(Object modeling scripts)
○ ○ ○ ○ ○
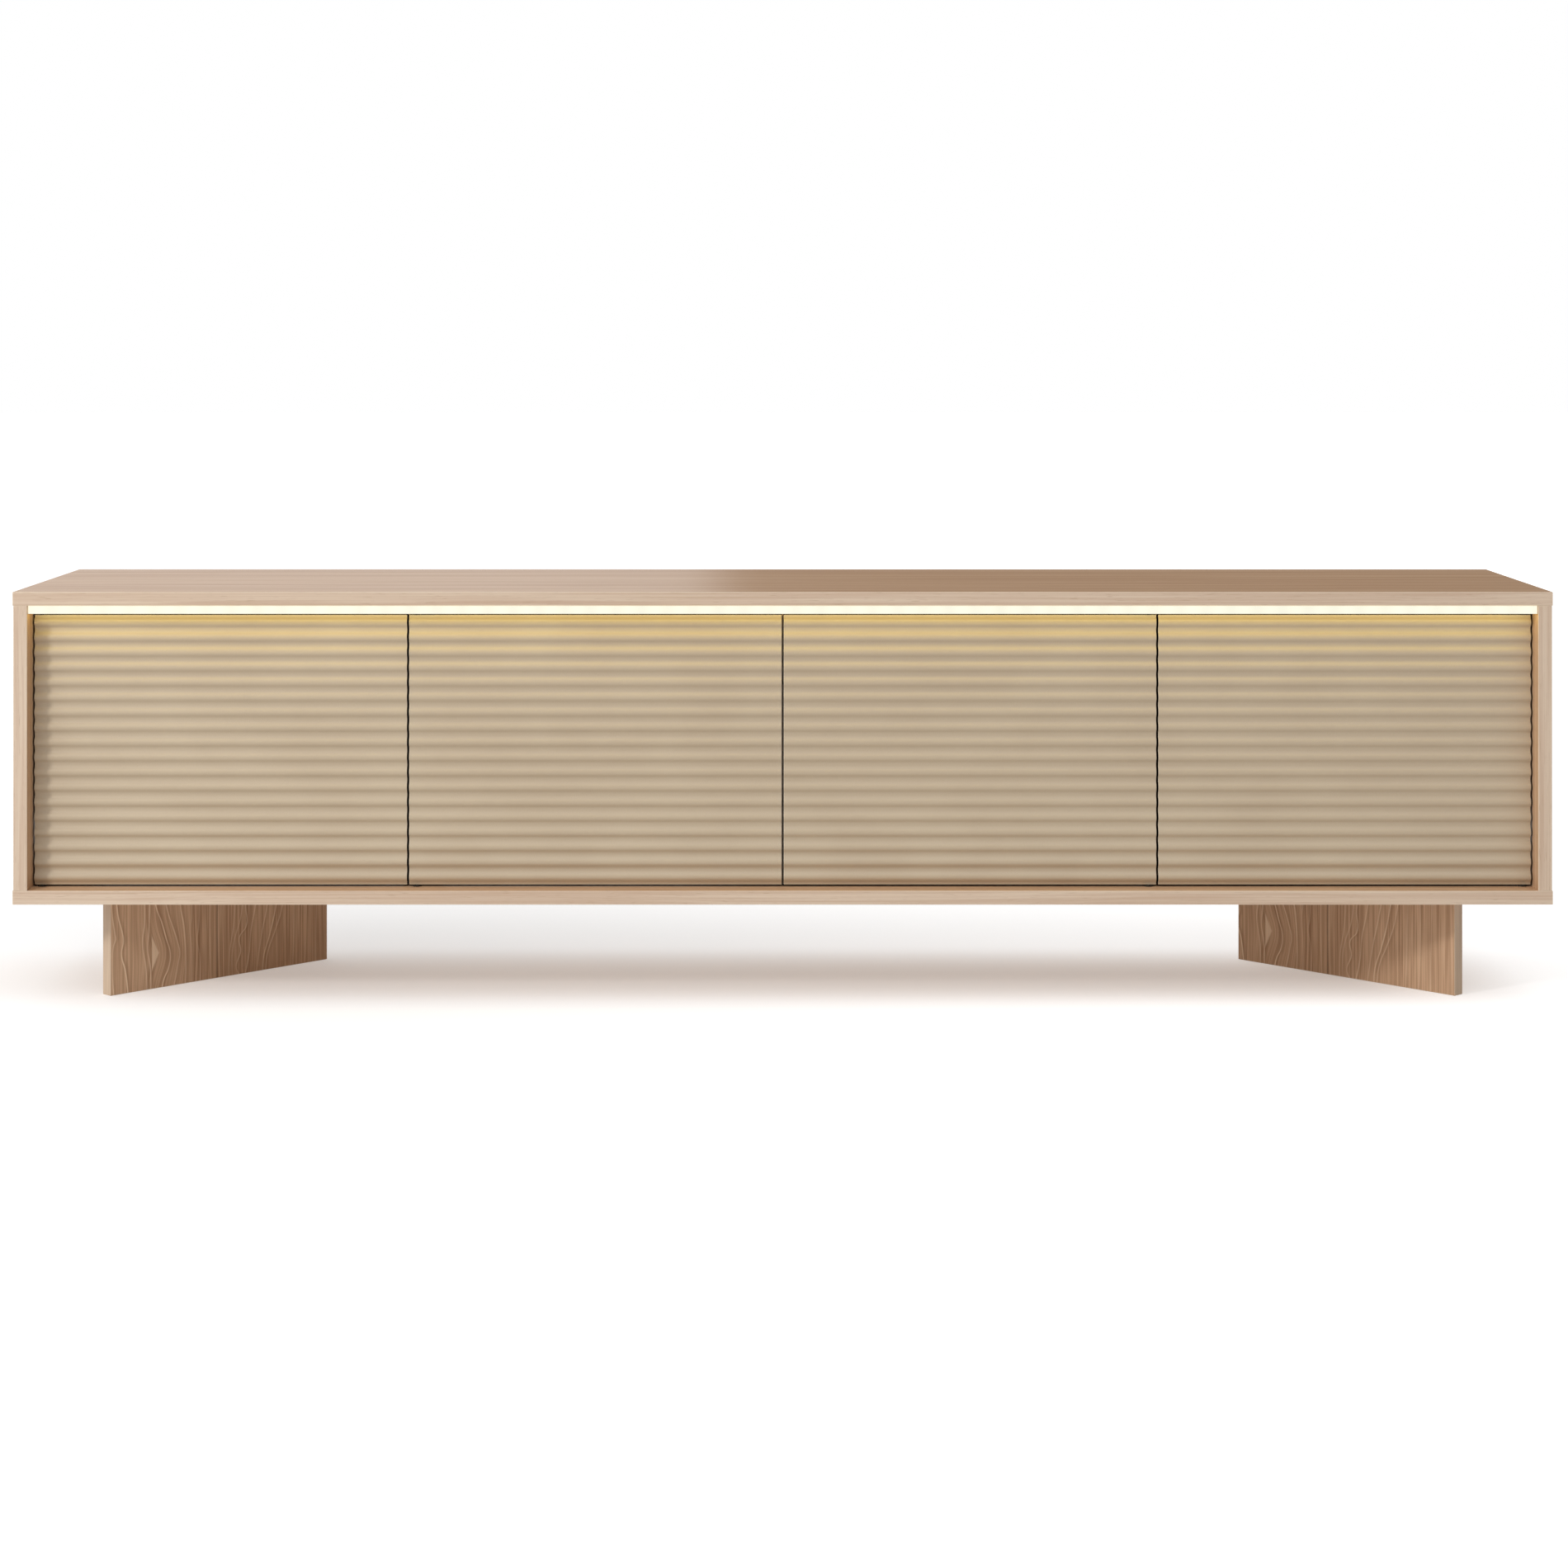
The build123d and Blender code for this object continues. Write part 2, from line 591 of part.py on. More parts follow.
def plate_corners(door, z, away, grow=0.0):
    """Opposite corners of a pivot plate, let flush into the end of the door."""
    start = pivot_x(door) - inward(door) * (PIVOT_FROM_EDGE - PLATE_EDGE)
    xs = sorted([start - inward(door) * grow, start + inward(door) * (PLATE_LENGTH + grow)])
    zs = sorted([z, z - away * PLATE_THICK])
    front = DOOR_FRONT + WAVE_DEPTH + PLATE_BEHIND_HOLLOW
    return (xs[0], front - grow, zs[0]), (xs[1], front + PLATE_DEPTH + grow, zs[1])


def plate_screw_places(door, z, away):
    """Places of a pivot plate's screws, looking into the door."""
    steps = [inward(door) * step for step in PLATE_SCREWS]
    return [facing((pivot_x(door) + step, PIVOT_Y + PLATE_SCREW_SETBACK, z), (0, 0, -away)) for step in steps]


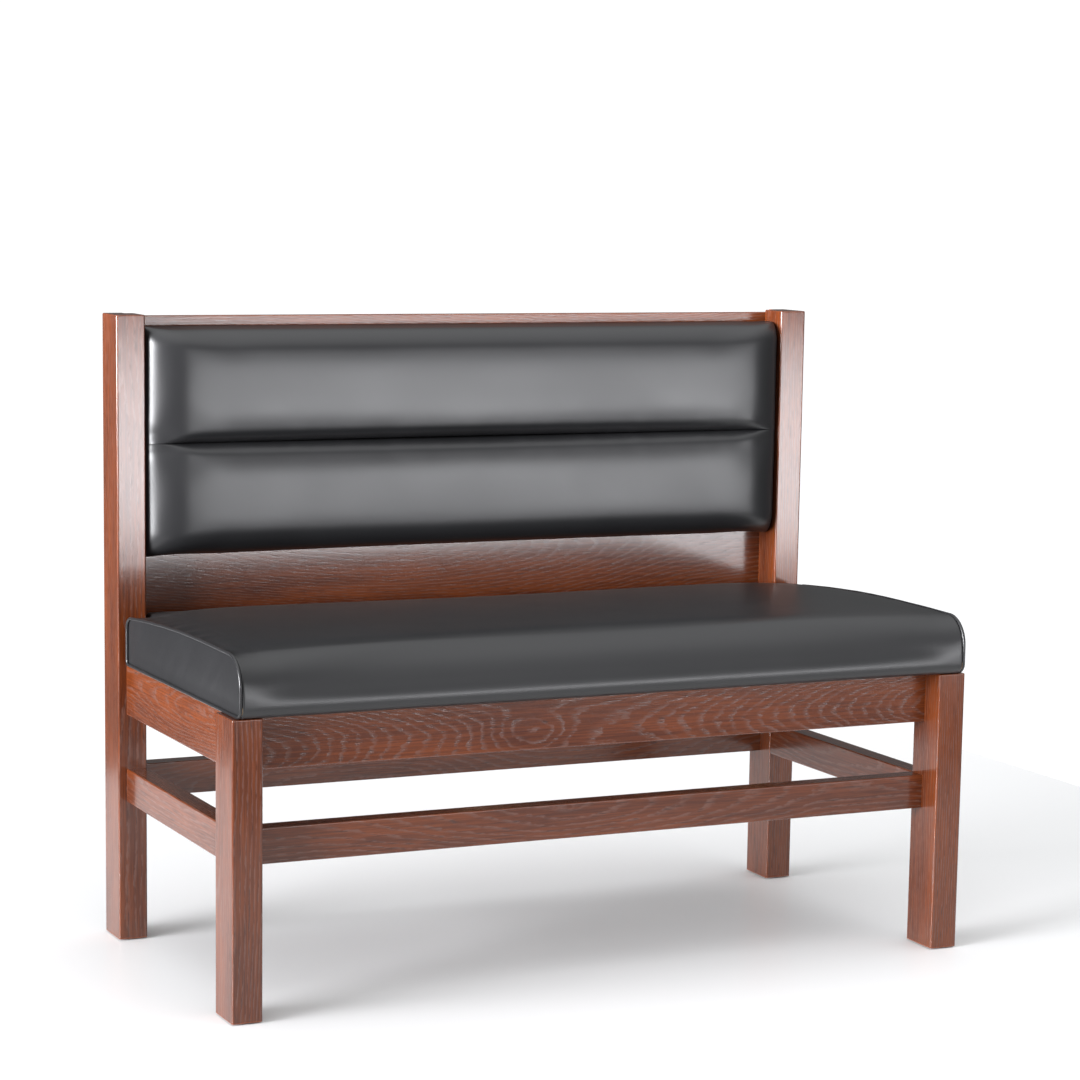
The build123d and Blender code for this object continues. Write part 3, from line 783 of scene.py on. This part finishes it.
○ ○ ○ ○ ○
# [YOUR INSTRUCTIONS]
Give nothing but the count of lines in the listing above that hold the string "code".

# [CORRECT OUTPUT]
2